World languages department welcomes visitors from Trinidad and Tobago

Arlington ISD’s Multilingual Welcome Center gets visitors from all over the world. But it probably hasn’t received many from Trinidad and Tobago before. Until last Friday.

That’s when the United States State Department brought a delegation from the Caribbean country to Arlington specifically for a visit and tour of the welcome center.

The Multilingual Welcome Center is exactly as advertised: welcoming. The staff are friendly, and the décor is cheerful. There are toys for kids and snacks and coffee for anyone waiting.

“We help students who come to this country for the first time,” said Dr. Grace del Valle, Arlington ISD world languages coordinator. “This is very often the first place they see the U.S. education system. We need to make sure that when they see us, they feel welcome.”

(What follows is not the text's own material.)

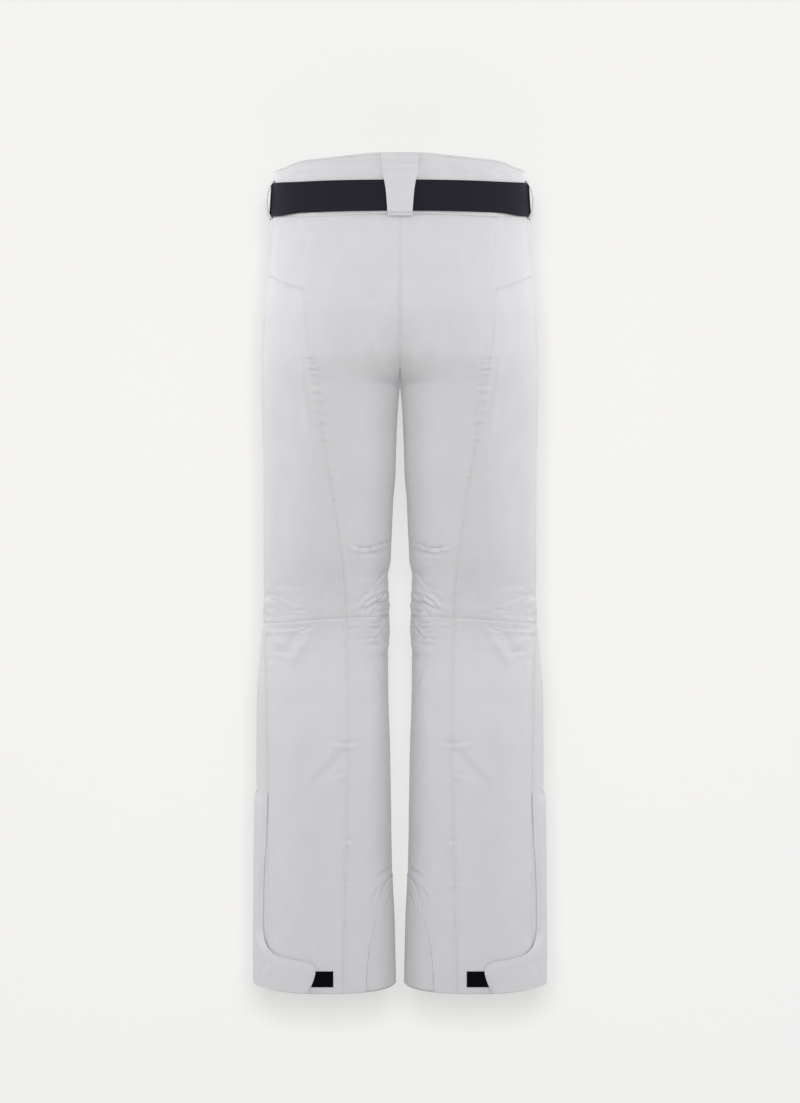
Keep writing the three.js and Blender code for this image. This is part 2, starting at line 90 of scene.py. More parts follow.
# ---- curves and surfaces
def through(points):
    """A smooth curve through (position, value) points that never overshoots them."""
    x, y = np.array(sorted(points), float).T
    slope = np.diff(y) / np.diff(x)
    product = slope[:-1] * slope[1:]
    total = np.where(product > 0, slope[:-1] + slope[1:], 1.0)
    inner = np.where(product > 0, 2 * product / total, 0.0)
    tangent = np.concatenate((slope[:1], inner, slope[-1:]))

    def curve(at):
        at = np.clip(at, x[0], x[-1])
        i = np.clip(np.searchsorted(x, at, side="right") - 1, 0, len(x) - 2)
        width = x[i + 1] - x[i]
        t = (at - x[i]) / width
        level = y[i] * (1 + 2 * t) * (1 - t) ** 2 + y[i + 1] * t * t * (3 - 2 * t)
        return level + width * (tangent[i] * t * (1 - t) ** 2 + tangent[i + 1] * t * t * (t - 1))

    return curve


outer_half_width = through([
    (0, 160), (-74, 164.5), (-147, 169), (-205, 174.7), (-282, 176.6), (-400, 174.7),
    (-551, 174.7), (-627, 179), (-680, 183.5), (-743, 184.3), (-900, 183.5), (-1065, 183.5),
])
inner_half_gap = through([
    (-292, 0.3), (-336, 3.8), (-397, 5.9), (-410, 6.4), (-430, 8.4), (-489, 11.3), (-514, 12.5),
    (-533, 16), (-549, 15), (-579, 14.1), (-594, 13.4), (-608, 14.2), (-627, 15.7), (-680, 15.3),
    (-760, 12.8), (-910, 10.6), (-975, 7.7), (-1065, 5.9),
])
centre_x = through([
    (0, 0), (-90, 0), (-147, 27), (-205, 55), (-250, 74), (-292, 87), (-400, 90),
    (-527, 95), (-680, 99), (-1065, 95),
])
back_depth = through([
    (0, 92), (-40, 94), (-84, 101), (-147, 116), (-205, 124), (-250, 122), (-292, 113),
    (-400, 97), (-500, 83), (-560, 71), (-612, 66), (-680, 72), (-750, 78), (-1065, 84),
])
front_depth = through([
    (0, 90), (-84, 95), (-157, 96.5), (-215, 98), (-292, 98.5), (-400, 94), (-500, 88),
    (-612, 83), (-700, 74), (-800, 69), (-900, 71), (-1065, 82),
])
centre_seam_angle = through([
    (0, 90), (-90, 90), (-147, 85), (-205, 76), (-250, 59), (-275, 39), (-287, 20), (CROTCH_Z, 0),
])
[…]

That’s exactly the way they made the delegation from Trinidad and Tobago feel during their visit.

The ten-member delegation hailed from various fields, from a school supervisor to government officials. Most are trying to understand how to accommodate an influx of Venezuelans into their island country.

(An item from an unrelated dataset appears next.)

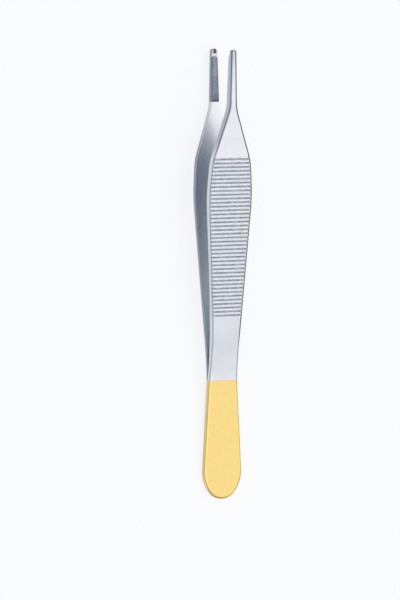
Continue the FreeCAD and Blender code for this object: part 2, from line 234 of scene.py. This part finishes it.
def add_camera():
    """Look at the arms from the left of straight above them, so that they fall on the photo's rows."""
    camera = bpy.data.objects.new("camera", bpy.data.cameras.new("camera"))
    bpy.context.scene.collection.objects.link(camera)
    camera.data.lens = LENS
    camera.data.sensor_width = SENSOR
    camera.data.clip_start, camera.data.clip_end = CLIP
    level = HEIGHT * math.cos(VIEW_ROLL) - WIDTH * math.sin(VIEW_ROLL)
    back = level * math.cos(VIEW_RISE) + LENGTH * math.sin(VIEW_RISE)
    up = LENGTH * math.cos(VIEW_RISE) - level * math.sin(VIEW_RISE)
    up = Matrix.Rotation(LEAN, 3, back) @ up
    right = up.cross(back)
    distance = IMAGE_HEIGHT / PIXELS_PER_MM * MM * LENS / SENSOR
    along = (HANDLE_END_ROW - IMAGE_HEIGHT / 2) / PIXELS_PER_MM * MM
    aside = (IMAGE_WIDTH / 2 - AXIS_COLUMN) / PIXELS_PER_MM * MM
    target = START + up * along + right * aside
    turn = Matrix((right, up, back)).transposed()
    camera.matrix_world = Matrix.Translation(target + back * distance) @ turn.to_4x4()
    bpy.context.scene.camera = camera


def opaque(colour):
    """Give a colour its fourth channel."""
    return (*colour, 1.0)


def shades(colour, spread):
    """Give a darker and a lighter shade of a colour."""
    return [tuple(channel * factor for channel in colour) for factor in (1 - spread, 1 + spread)]


class Nodes:
    """A material or a world being built, with short ways to add and join its nodes."""

    def __init__(self, owner):
        owner.use_nodes = True
        self.tree = owner.node_tree

    def add(self, kind, inputs=None, **settings):
        node = self.tree.nodes.new(kind)
        for name, value in settings.items():
            setattr(node, name, value)
        for name, value in (inputs or {}).items():
            self.feed(node.inputs[name], value)
        return node

    def feed(self, socket, value):
        if isinstance(value, bpy.types.NodeSocket):
            self.tree.links.new(value, socket)
        else:
            socket.default_value = value

    def math(self, operation, first, second=0.0):
        return self.add("ShaderNodeMath", {0: first, 1: second}, operation=operation).outputs[0]

    def product(self, first, *others):
        for other in others:
            first = self.math("MULTIPLY", first, other)
        return first

    def remap(self, value, span, start, end):
        """Give start up to a span of values, end past it, and a straight run over it."""
        inputs = {0: value, 1: span[0], 2: span[1], 3: start, 4: end}
        return self.add("ShaderNodeMapRange", inputs).outputs[0]

    def rise(self, value, span):
        """Give 0 up to a span of values and 1 past it."""
        return self.remap(value, span, 0.0, 1.0)

    def fall(self, value, span):
        """Give 1 up to a span of values and 0 past it."""
        return self.remap(value, span, 1.0, 0.0)

    def mix_values(self, share, first, second):
        """Mix two values, which are a mix node's inputs 2 and 3."""
        node = self.add("ShaderNodeMix", {0: share, 2: first, 3: second}, data_type="FLOAT")
        return node.outputs[0]

    def mix(self, share, first, second, blend_type="MIX"):
        """Mix two colours, which are a mix node's inputs 6 and 7."""
        node = self.add("ShaderNodeMix", {0: share}, data_type="RGBA", blend_type=blend_type)
        for socket, colour in ((node.inputs[6], first), (node.inputs[7], second)):
            self.feed(socket, opaque(colour) if isinstance(colour, tuple) else colour)
        return node.outputs[2]

    def shade(self, colour, shade):
        return self.mix(1.0, colour, shade, blend_type="MULTIPLY")

    def tint(self, share, colour, shade):
        """Shade a colour over the share given."""
        return self.mix(share, colour, self.shade(colour, shade))

    def along(self, vector, axis):
        node = self.add("ShaderNodeVectorMath", {0: vector, 1: axis}, operation="DOT_PRODUCT")
        return node.outputs["Value"]

    def noise(self, vector, scale, detail, stretch=(1, 1, 1)):
        mapped = self.add("ShaderNodeMapping", {"Vector": vector, "Scale": stretch}).outputs[0]
        inputs = {"Vector": mapped, "Scale": scale, "Detail": detail}
        return self.add("ShaderNodeTexNoise", inputs).outputs[0]

    def forceps_place(self):
        """Give the side, station and height in mm of the point being shaded."""
        turn = Matrix.Rotation(-TILT, 3, "X")
        mapping = {
            "Vector": self.add("ShaderNodeTexCoord").outputs["Object"],
            "Location": -(turn @ START) / MM,
            "Rotation": (-TILT, 0, 0),
            "Scale": (1 / MM, 1 / MM, 1 / MM),
        }
        return self.add("ShaderNodeMapping", mapping).outputs[0]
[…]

“I’m looking for practical ways to integrate migrant students,” said Ayanna Naila Valere Nero, the senior operations manager for the Catholic Education Board of Management in Trinidad and Tobago.

“I’m here to understand what you do so we can take all the best things to Trinidad and Tobago,” another said to del Valle.

They listened closely as several members of the district’s world languages team shared how the welcome center and the world languages department help new students and their families adjust to their new schools and life in the U.S.

But how did the Trinbagonians end up in Arlington ISD’s Multilingual Welcome Center in the first place?

“They [the Dallas/Fort Worth World Affairs Council] emailed me, and at first I thought this was a mistake,” del Valle said.

Del Valle emailed back to make sure she was really the one they meant to contact, and the reply was that “the people from Washington wanted you because of your work.”

Those people from Washington are from the State Department’s International Visitor Leadership Program (IVLP), a professional exchange program. Through short-term exchanges, current and emerging foreign leaders in a variety of fields visit and develop lasting relationships with their American counterparts.

“The U.S. Department of State and non-profits set up the program,” said Leo Wollenborg, retired from the Foreign Service and now a Washington, D.C.-based State Department contractor assigned to travel with the Trinidad and Tobago delegation. “The program goes back to 1940.”

In this case, the non-profit partner with the IVLP was the Dallas/Fort Worth World Affairs Council, which set up the Arlington visit.

The delegation started their visit in New York, and after Texas they traveled to Los Angeles.

“We’ve heard about welcome centers but hadn’t seen one,” said Anna Meenawatee Singh, the director of curriculum planning and development in Trinidad and Tobago’s Ministry of Education. “So, this was good.”